Egypt and Israel had been engaged in war and hostilities with each other since 1948, but it was a drain on both of their countries’ resources. Carter hoped that by sequestering the two leaders and their delegations at Camp David (the U.S. presidential retreat in Maryland), a peace might be struck between the two countries. All three leaders were risking their political careers to be there, and there were many times during the thirteen days that either Israel or Egypt’s delegation were on the verge of calling it quits. The U.S. delegation team ended up drafting a peace agreement that was then painstakingly modified based on feedback from either side. Names and wording had deep significance for all those involved, and creative solutions had to be made. (For example, slightly different wording in the Hebrew translation of the agreement compared to the English-language version.)

In the end, a historic and lasting peace was made between Egypt and Israel, and Begin and Sadat were later awarded the Nobel Peace Prize for their part in it. (Carter won a Nobel Peace Prize many years later for different work and the Nobel committee acknowledged then that he should have received it earlier for his work on the Camp David Accords.) As historic as the agreement was, unfortunately the fate of the Palestinians was not resolved by the agreement. Based on the information in this book, this failure seems to lie mostly at the feet of Begin, who backtracked on part of the Accords soon after the meeting at Camp David. The lack of resolution for the Palestinians is a problem that continues to prevent peace in the Middle East to this day.

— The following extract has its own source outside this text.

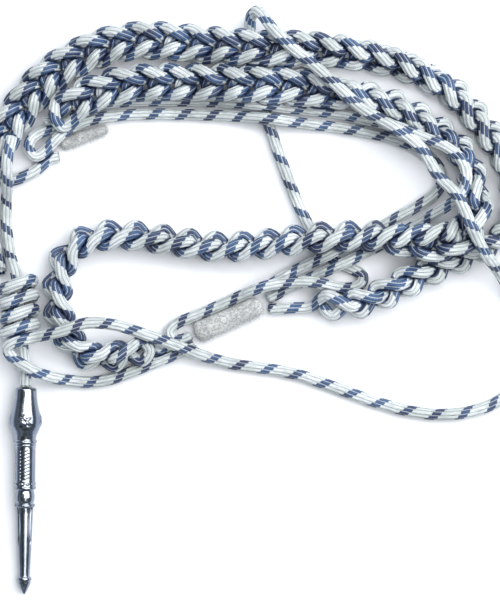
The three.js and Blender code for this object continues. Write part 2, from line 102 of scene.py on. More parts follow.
OUTER_TAIL = [
    (53.9, 61.9, 2.5), (58, 61.6, 2.5), (62.2, 61.3, 3.4),
]
OUTER_BRAID = [
    (65, 61.1, 6.9, -90), (70.4, 60.9, 6.9, -92), (74, 60.2, 6.9, -100), (77.6, 58.7, 6.9, -110),
    (81, 57, 6.9, -115), (84.4, 55.3, 6.9, -115), (88, 53.5, 6.9, -105), (92, 51.6, 6.9, -95),
    (96, 49.7, 6.9, -90), (100, 48, 6.9, -90), (102.6, 45, 6.9, -90), (103.4, 40.4, 6.9, -90),
    (102.6, 35.4, 6.9, -90), (100.8, 30.8, 6.9, -90), (98, 26.8, 6.9, -90), (95.2, 23.2, 6.9, -90),
    (92, 19.6, 6.9, -85), (88.2, 16.5, 6.9, -78), (80.8, 12.7, 6.9, -68), (75.2, 11.2, 6.9, -60),
    (70.2, 10.3, 6.9, -50), (64, 9.9, 6.8, -25), (60, 9.9, 7.6, 0), (55, 10, 10.6, 0),
    (50, 9.8, 11.3, 0), (46, 9.4, 9.4, 0), (40, 8.8, 6.3, 0), (34, 8.2, 6.1, 0), (28, 8, 6.1, 0),
    (23, 8.7, 6.1, 0), (18, 10.3, 6.1, 0), (13.4, 12.7, 6.1, 0), (9.6, 15.3, 6.1, 0),
    (6.6, 18.4, 6.1, 0), (4, 21.8, 6.1, 0), (1.6, 25.2, 6.1, 0), (-0.6, 28.6, 6.1, 0),
    (-2.4, 32, 6.1, 0),
]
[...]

I found the passages about the Palestinians very helpful as a frame for understanding where we are presently in the Middle East conflict:

Arab refugees flooded into neighboring countries, and Israel locked the door behind them. Instead of being digested by other Arab societies, the refugees became a destabilizing presence and a source of radicalism and terror that plagued the whole world. Except for Jordan, the Arab states have avoided absorbing the Palestinian refugees in order to keep the conflict alive. The numerous attempts to bring this conflict to an end have failed because of the absence of political courage on both sides to accept the sacrifices that peace would entail.

The last phrase “the sacrifices that peace would entail” really caught my eye. I feel like public discourse is more used to discussing the sacrifices of war (the loss of human lives) than the sacrifices required for peace (e.g. the loss of power).

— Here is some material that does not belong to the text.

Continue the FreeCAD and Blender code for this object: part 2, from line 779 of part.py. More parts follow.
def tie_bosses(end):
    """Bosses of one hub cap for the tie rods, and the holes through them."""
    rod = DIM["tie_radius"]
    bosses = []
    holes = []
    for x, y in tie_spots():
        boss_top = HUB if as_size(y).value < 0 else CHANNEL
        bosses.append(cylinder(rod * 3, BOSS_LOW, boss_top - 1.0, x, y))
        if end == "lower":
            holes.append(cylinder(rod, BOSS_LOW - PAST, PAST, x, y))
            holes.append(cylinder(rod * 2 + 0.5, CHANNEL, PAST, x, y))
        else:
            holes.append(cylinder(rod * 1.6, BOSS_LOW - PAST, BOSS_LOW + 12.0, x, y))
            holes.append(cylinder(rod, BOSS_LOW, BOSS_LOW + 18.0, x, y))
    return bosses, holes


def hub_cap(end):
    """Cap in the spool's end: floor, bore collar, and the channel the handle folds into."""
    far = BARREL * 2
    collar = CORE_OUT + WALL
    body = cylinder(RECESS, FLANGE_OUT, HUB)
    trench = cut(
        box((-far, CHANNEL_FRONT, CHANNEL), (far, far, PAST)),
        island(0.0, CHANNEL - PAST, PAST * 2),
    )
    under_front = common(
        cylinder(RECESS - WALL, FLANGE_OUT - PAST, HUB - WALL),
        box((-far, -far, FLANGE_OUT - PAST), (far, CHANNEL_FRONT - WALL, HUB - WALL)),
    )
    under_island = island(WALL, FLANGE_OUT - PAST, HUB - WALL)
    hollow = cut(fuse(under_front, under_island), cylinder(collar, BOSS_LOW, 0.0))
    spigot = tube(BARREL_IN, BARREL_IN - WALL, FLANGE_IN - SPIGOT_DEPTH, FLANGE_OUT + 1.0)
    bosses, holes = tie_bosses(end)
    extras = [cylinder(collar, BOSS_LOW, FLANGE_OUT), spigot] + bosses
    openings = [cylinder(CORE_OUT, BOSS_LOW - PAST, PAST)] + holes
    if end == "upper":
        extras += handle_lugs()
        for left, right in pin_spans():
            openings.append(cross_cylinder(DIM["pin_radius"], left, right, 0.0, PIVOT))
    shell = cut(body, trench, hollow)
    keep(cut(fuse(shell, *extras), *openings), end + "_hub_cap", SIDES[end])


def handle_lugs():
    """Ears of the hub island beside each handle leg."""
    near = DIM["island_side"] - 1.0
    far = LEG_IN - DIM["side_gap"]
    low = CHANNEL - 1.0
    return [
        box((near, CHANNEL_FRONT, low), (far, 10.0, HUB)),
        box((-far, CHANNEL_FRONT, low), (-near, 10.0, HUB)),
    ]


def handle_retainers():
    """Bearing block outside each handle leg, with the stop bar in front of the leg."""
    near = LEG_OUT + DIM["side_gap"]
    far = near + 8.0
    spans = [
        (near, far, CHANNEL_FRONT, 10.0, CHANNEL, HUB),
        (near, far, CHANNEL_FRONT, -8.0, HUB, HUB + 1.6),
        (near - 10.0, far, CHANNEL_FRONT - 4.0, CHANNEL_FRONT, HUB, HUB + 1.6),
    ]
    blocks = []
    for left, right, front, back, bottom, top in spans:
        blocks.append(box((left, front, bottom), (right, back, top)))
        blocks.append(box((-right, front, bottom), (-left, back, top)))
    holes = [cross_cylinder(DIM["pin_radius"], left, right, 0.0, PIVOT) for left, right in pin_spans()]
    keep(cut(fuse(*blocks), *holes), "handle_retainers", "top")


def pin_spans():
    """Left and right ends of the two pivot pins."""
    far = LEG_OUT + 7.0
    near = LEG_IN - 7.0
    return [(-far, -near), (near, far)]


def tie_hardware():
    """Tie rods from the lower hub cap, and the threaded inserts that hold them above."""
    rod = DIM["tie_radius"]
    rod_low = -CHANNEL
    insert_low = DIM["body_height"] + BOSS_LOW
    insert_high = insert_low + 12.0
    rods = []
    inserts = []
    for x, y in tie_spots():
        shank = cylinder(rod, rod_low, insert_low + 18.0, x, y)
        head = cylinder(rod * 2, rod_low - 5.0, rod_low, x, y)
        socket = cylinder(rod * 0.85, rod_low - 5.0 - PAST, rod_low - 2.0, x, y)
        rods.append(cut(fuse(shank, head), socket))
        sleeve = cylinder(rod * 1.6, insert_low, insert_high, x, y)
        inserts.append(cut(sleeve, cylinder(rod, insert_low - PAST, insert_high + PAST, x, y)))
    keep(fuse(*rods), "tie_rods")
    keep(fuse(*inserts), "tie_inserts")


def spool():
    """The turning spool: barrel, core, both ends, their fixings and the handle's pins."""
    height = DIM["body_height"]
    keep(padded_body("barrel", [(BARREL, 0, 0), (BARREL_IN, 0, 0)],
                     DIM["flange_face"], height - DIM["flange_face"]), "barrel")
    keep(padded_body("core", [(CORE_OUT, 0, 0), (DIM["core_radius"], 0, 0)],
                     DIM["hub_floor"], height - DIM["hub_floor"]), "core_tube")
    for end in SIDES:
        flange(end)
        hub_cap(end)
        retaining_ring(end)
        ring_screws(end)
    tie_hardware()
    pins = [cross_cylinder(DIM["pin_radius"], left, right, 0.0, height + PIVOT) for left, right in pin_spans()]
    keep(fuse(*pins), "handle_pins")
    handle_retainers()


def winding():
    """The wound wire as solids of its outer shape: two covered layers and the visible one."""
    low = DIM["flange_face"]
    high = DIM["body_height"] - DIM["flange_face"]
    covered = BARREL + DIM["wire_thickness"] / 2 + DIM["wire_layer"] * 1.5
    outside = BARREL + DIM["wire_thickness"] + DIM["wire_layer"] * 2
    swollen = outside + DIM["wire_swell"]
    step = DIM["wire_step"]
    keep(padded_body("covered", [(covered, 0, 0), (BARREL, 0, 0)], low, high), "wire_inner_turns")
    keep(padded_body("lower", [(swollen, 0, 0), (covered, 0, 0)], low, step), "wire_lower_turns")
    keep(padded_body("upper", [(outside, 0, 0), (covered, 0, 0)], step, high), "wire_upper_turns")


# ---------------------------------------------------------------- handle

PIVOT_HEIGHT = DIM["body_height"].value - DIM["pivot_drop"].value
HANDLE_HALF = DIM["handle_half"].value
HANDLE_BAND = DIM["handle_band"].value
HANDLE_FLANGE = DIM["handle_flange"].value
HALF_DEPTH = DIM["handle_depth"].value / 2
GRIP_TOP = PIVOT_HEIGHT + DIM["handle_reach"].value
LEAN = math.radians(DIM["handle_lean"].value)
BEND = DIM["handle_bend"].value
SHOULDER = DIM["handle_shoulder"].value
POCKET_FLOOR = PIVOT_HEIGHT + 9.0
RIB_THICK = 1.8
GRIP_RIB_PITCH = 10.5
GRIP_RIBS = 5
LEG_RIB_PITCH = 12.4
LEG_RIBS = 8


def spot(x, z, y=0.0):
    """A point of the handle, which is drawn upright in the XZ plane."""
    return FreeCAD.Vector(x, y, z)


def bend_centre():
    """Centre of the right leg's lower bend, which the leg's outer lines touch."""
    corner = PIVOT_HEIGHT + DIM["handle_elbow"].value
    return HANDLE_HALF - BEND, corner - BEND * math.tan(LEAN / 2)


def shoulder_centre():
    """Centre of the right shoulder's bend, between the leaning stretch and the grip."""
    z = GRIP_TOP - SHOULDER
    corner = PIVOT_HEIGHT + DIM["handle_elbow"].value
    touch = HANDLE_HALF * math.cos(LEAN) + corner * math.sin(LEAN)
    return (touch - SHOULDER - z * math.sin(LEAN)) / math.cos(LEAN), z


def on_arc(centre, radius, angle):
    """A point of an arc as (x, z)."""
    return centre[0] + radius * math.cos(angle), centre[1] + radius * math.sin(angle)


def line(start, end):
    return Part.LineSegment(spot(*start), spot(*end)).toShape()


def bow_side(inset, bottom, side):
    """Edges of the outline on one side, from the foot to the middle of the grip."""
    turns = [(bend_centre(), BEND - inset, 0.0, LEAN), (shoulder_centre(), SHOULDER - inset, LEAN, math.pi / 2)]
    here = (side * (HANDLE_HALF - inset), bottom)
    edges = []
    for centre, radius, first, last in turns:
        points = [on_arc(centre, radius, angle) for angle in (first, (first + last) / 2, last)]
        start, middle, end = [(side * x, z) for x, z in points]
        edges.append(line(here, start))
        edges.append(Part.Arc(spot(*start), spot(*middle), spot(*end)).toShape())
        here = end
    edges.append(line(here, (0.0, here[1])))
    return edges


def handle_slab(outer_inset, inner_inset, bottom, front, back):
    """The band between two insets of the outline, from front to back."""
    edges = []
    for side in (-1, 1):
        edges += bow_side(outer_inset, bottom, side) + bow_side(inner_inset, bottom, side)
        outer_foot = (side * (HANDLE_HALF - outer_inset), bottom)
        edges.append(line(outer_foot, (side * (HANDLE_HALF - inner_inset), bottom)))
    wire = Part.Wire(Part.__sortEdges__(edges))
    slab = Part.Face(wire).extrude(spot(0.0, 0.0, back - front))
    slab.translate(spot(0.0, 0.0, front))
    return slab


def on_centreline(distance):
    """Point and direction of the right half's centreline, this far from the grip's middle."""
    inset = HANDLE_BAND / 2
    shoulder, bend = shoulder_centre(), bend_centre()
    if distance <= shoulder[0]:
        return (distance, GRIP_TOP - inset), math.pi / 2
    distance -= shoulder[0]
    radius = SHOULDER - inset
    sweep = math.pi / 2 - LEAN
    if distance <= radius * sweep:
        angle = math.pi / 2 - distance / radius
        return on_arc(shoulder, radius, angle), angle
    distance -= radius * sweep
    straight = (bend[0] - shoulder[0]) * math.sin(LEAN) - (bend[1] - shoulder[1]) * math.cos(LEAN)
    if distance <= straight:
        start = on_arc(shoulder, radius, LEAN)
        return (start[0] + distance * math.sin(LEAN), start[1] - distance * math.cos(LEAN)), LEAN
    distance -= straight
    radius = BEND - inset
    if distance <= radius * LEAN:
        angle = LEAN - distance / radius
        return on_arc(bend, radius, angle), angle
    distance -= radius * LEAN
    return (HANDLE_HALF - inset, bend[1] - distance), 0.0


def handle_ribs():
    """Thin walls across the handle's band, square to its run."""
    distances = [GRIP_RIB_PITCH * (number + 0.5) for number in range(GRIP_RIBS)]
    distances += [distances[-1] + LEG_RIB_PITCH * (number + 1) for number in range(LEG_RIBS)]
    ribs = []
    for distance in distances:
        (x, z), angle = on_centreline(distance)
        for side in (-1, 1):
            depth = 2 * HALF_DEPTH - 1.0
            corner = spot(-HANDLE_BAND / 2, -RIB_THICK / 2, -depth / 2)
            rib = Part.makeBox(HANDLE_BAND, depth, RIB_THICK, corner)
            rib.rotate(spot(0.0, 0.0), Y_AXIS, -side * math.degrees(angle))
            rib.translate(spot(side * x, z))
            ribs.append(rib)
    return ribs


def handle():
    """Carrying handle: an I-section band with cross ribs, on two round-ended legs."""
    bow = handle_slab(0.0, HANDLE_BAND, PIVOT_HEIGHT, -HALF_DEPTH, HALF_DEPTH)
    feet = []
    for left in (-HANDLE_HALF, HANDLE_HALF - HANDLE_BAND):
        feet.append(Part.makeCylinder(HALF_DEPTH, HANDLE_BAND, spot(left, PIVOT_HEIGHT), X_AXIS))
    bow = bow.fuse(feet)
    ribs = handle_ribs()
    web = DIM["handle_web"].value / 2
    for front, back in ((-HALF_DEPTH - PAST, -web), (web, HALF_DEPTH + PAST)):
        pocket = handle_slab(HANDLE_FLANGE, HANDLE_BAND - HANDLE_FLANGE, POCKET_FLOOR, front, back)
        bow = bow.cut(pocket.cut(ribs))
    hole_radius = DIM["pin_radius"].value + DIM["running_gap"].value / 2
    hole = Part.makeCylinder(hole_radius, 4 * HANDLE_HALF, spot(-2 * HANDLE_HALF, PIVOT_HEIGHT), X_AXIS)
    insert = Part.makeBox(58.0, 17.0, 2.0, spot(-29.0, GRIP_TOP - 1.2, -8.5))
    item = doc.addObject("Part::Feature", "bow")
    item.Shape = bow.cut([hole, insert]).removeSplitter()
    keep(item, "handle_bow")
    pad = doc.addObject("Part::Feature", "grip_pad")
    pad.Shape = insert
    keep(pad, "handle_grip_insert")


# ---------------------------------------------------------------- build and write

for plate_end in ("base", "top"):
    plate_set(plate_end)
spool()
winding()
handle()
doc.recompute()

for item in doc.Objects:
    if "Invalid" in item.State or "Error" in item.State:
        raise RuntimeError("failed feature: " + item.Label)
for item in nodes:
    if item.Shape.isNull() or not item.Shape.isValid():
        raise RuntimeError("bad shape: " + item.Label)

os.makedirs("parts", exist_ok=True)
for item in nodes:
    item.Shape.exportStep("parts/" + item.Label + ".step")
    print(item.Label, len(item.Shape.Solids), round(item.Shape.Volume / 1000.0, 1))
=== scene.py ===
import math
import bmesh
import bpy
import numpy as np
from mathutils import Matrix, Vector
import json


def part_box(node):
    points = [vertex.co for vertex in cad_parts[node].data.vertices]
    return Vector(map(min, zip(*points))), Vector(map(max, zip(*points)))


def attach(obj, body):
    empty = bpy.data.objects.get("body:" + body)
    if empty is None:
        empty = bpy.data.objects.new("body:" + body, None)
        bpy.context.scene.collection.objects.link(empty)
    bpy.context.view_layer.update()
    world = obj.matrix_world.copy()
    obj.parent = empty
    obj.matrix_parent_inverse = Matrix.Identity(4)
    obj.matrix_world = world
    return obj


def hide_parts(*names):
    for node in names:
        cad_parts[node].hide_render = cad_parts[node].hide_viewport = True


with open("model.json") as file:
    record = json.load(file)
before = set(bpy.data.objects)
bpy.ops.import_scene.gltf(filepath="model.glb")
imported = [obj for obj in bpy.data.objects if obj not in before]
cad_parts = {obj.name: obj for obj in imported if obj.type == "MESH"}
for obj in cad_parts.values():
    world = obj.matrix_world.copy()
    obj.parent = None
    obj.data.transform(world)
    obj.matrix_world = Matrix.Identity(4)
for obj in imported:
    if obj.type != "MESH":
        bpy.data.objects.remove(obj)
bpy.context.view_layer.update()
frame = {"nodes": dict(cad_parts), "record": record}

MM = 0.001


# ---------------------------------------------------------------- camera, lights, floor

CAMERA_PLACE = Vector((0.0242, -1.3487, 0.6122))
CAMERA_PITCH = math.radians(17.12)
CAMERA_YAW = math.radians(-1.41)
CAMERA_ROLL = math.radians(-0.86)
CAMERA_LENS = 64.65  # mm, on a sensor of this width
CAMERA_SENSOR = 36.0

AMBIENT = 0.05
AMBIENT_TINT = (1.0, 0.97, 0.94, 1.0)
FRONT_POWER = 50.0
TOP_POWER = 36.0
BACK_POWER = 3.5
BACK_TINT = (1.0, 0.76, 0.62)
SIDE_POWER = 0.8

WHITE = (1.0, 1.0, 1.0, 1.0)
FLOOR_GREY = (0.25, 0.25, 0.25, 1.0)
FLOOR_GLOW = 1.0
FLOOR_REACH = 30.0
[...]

And this quote also connects the Camp David Accords to where we are today:

In signing the treaty with Israel, Egypt severed its link to the Palestinian cause. Without a powerful Arab champion, Palestine became a mascot for Islamists and radical factions who could only do further damage to the prospects of a peaceful and just response to the misery of an abandoned people.

In addition to being highly informative and well-researched, Thirteen Days in September is written in a very engaging style, capturing the high-stakes drama of diplomacy. If you have an interest in this topic, or are a fan of Lawrence Wright’s previous books, I highly recommend reading Thirteen Days in September. Reading this book at the end of December proved very timely, as the United States had just controversially abstained from using its veto to stop a U.N. resolution condemning the continued building of Israeli settlements in occupied Palestinian territory. I was able to follow this news story with increased understanding thanks to this book.

Excerpts from others’ reviews:

Alan Chong (2/25/15 review from Goodreads) – “Lawrence Wright turns what sounds like a snore fest – the story behind an ultimately failed accord – and turns it into a political thriller, filled with intrigue, deeply compelling characters, and a rich, violent history that stretches deep into the mythologies of three religions. This is deeply interesting stuff, giving me a new respect for Carter, and a complex look into the deeply flawed characters of Sadat and Begin.

Christian (1/16/15 review from Goodreads) – ““Thirteen Days in September” is a blow-by-blow behind the scenes account of what happened during the negotiations. All the research he did was truly amazing. The conversations between all the leaders were told. Many were based on interviews with leaders who took part in the combative negotiations. He got a lot of reliable information on what happened through a variety of sources.

John DiConsiglio (10/12/15 review on Goodreads) – “It doesn’t hit the heights of Wright’s masterpieces, Looming Tower & Going Clear. Sometimes feels cluttered & wonkish. Mideast-lite perhaps, but still a page-turner.